While the miners have had a particularly buoyant few years, most of those benefitting today worked for years, often decades, in an industry that offered little reward for the risk they took. Many could have done better sitting back and investing their time in Sydney real estate or media empires. You did not hear them demand that property moguls and media barons of the 1980s should be taxed more.

Instead, they knew that Australia had a fair-go mentality. You put in the effort and you get a chance to be rewarded. If you fail, there is a safety net, but nothing too cosy.

That has changed. Both Mrs Rinehart and Mr Flanagan are pointing to a different mindset, everyone feels they are entitled to more than they earn because they believe the country can afford it. These business leaders clearly see this as short term and destructive to the nation’s future.

I found an odd example of this issue when I was digging around for information about the National Rental Affordability Scheme, a federal program to incentivise private property owners to keep residential leases down for low-income people.

Not matter how well meaning this policy might be, I couldn’t help discovering that it has its downsides.
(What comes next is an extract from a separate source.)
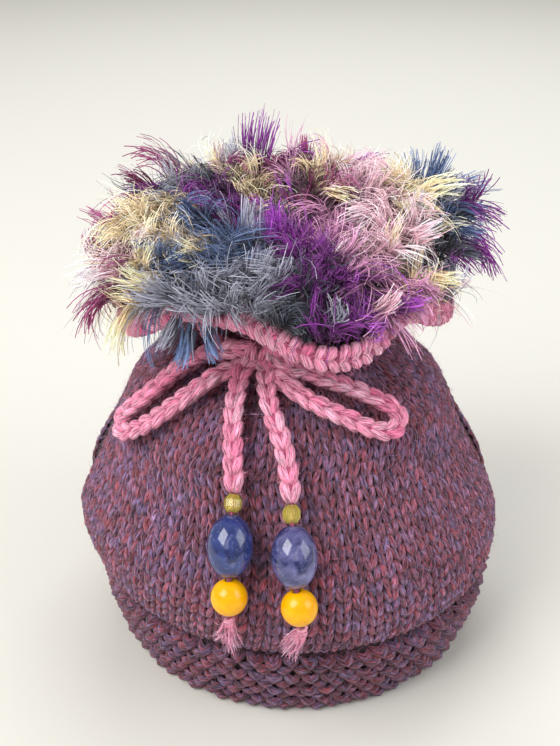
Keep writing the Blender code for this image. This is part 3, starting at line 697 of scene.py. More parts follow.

One blog critiquing the scheme had many comments for and against. It is always hard to place a value on the real worth of an anonymous blog comment but this one below was at the end of a long complaint about how a NSW state housing body took out the ground floor of a new apartment block, creating mayhem in terms of security for the tenant whose remarks I read.

“Frankly I was left to question why I should bother to work overtime and strive to achieve since in the end I lived in the same accommodation as people whose only contribution to society was a daily visit to the TAB and bottle shop,” was the commentator’s parting line.

Isn’t that what Mr Flanagan and Mrs Rinehart were talking about?